Cette « récolte » annuelle permet non seulement d’obtenir des fibres chaudes et laineuses, mais elle est également bénéfique pour les moutons. La tonte permet d’éviter la surchauffe des moutons pendant l’été, d’éloigner les parasites et d’alléger leur charge.

Étape 2 - Le tri de la laine

Le tri permet de séparer les zones inutilisables de la toison. Bien que la totalité de la toison soit tondue, la toison du ventre et des pattes - qui contient les fibres les plus courtes et les plus sales - est généralement jetée. Les zones présentant un excès de débris, de nœuds ou de lanoline sont également éliminées à ce stade.

Diverses caractéristiques déterminent la qualité d'une laine. (Image : wikimedia / CSIRO / CC BY 3.0)

Étape 3 - Le classement

Après avoir été triée, la laine est classée en fonction de son épaisseur et de sa propreté afin que les acheteurs puissent juger la qualité de leur achat. La race du mouton, la longueur de fil qui peut être filée à partir d’un kilo et le diamètre moyen des fibres (mesuré en micromètres) sont également des éléments à prendre en compte dans le classement.

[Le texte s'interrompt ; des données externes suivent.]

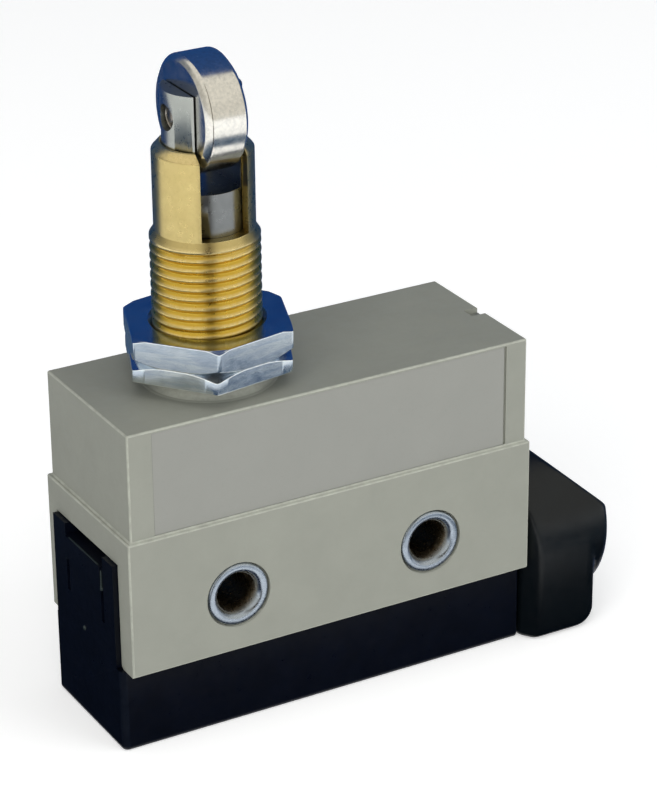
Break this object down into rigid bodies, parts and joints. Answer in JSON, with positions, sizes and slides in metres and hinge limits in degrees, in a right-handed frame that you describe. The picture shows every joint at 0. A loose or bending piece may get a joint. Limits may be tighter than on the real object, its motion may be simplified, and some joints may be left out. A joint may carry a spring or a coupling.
{
  "type": "limit switch",
  "caption": "Enclosed limit switch with a cross-roller plunger in a slotted threaded bushing, panel nuts, side mounting holes and a side cable boot.",
  "frame": {"origin": "midpoint between the two side mounting holes, on the mid-plane of the case", "axes": "+X along the case towards the cable boot, -Y towards the nameplate side, +Z along the plunger towards the roller"},
  "size_m": [0.0654, 0.0222, 0.0784],
  "materials": {
    "case_plastic": "fine moulded texture, satin",
    "label_film": "satin printed film, blank",
    "black_plastic": "moulded, satin",
    "boot_rubber": "soft matte",
    "seal_rubber": "matte",
    "eyelet_steel": "bright nickel plated",
    "bushing_brass": "turned, bright",
    "nut_zinc": "bright zinc plated",
    "stainless": "ground and turned",
    "spring_steel": "drawn wire",
    "phenolic": "moulded phenolic",
    "button_plastic": "moulded",
    "contact_silver": "silver alloy",
    "terminal_brass": "stamped"
  },
  "bodies": {
    "case": {"housing": "case_plastic", "nameplate": "label_film", "eyelet_left": "eyelet_steel", "eyelet_right": "eyelet_steel", "threaded_bushing": "bushing_brass", "panel_nut_lower": "nut_zinc", "panel_nut_upper": "nut_zinc", "spring_seat": "stainless", "return_spring": "spring_steel", "diaphragm_seal": "seal_rubber", "switch_base": "phenolic", "switch_cover": "phenolic", "nc_terminal": "terminal_brass", "no_terminal": "terminal_brass", "common_terminal": "terminal_brass", "nc_contact": "contact_silver", "no_contact": "contact_silver", "terminal_screws": "nut_zinc", "terminal_washers": "nut_zinc"},
    "plunger": {"plunger": "stainless", "roller_pin": "stainless", "plunger_oring": "seal_rubber"},
    "roller": {"roller": "stainless"},
    "pusher": {"auxiliary_pusher": "button_plastic", "switch_button": "button_plastic", "overtravel_spring": "spring_steel"},
    "blade": {"snap_blade": "terminal_brass", "moving_contact": "contact_silver"},
    "terminal_cover": {"terminal_cover": "black_plastic", "cable_boot": "boot_rubber", "cover_gasket": "seal_rubber"}
  },
  "joints": [
    {"name": "plunger_slide", "type": "slide", "parent": "case", "child": "plunger", "axis": [0, 0, -1], "range_m": [0, 0.0045], "stiffness_N_per_m": 600, "springref_m": -0.008, "deforming": ["return_spring"]},
    {"name": "roller_spin", "type": "hinge", "parent": "plunger", "child": "roller", "pos_m": [-0.01035, 0, 0.0543], "axis": [1, 0, 0], "continuous": true},
    {"name": "pusher_slide", "type": "slide", "parent": "case", "child": "pusher", "axis": [0, 0, -1], "range_m": [0, 0.00125], "deforming": ["overtravel_spring"]},
    {"name": "blade_snap", "type": "hinge", "parent": "case", "child": "blade", "pos_m": [0.02055, 0, 0.00765], "axis": [0, -1, 0], "range_deg": [0, 0.85]},
    {"name": "cover_removal", "type": "slide", "parent": "case", "child": "terminal_cover", "axis": [0, 0, -1], "range_m": [0, 0.025]}
  ],
  "couplings": [
    {"joint": "pusher_slide", "follows": "plunger_slide", "ratio": 0.2667},
    {"joint": "blade_snap", "follows": "plunger_slide", "rad_per_m": 3.26}
  ]
}
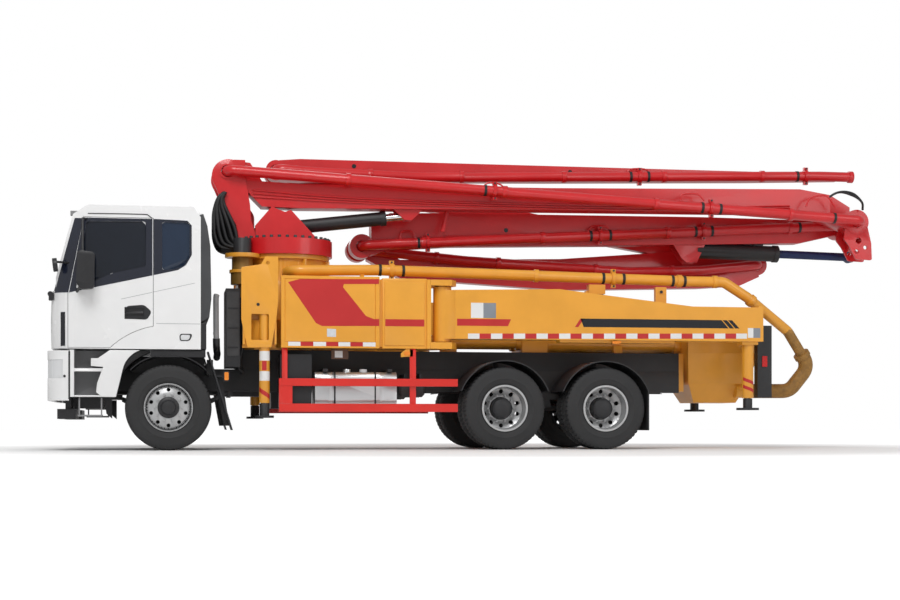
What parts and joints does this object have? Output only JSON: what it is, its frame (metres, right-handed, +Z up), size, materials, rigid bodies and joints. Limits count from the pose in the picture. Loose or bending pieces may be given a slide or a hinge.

Étape 4 - La mise en ballots

La laine d’un seul animal est appelée « toison ». Dans le commerce, ces dernières, après avoir été pliées, sont mises en ballots. Un ballot peut peser entre 200 et 300 kg et contenir de 60 à 300 toisons individuelles suivant les races de moutons et l’état des toisons.

Étape 5 - Le mélange

Les toisons triées et classées peuvent être mélangées. Le fait de classer les toisons et de combiner la laine de différents ballots permet d’obtenir un produit uniforme. Le mélange peut également être effectué à d’autres étapes.

Étape 6 - Le lavage

Le lavage commence par un long trempage à froid pour éliminer les débris et les sels (de la sueur). Afin d’éviter le feutrage, le lavage n’est pas agité.

Toisons lavées suspendues pour sécher à Muş, en Turquie. (Image : wikimedia / Dosseman / CC BY-SA 4.0)

Le lavage suivant s’appelle le dégraissage : la toison est placée dans un bain chaud avec du détergent pour extraire les impuretés restantes et la lanoline grasse. La lanoline est un émollient efficace pour apaiser les peaux sèches et gercées. Dans le commerce, elle est extraite par centrifugation et utilisée dans de nombreux produits de santé et de beauté.

Dans les cas où des matières végétales - telles que les graines et les brindilles - sont présentes en quantités importantes, les installations de production à grande échelle utilisent également un processus appelé carbonisation, qui consiste à utiliser de l’acide sulfurique pour dissoudre les matières étrangères qui seraient traditionnellement éliminées au cours des étapes suivantes.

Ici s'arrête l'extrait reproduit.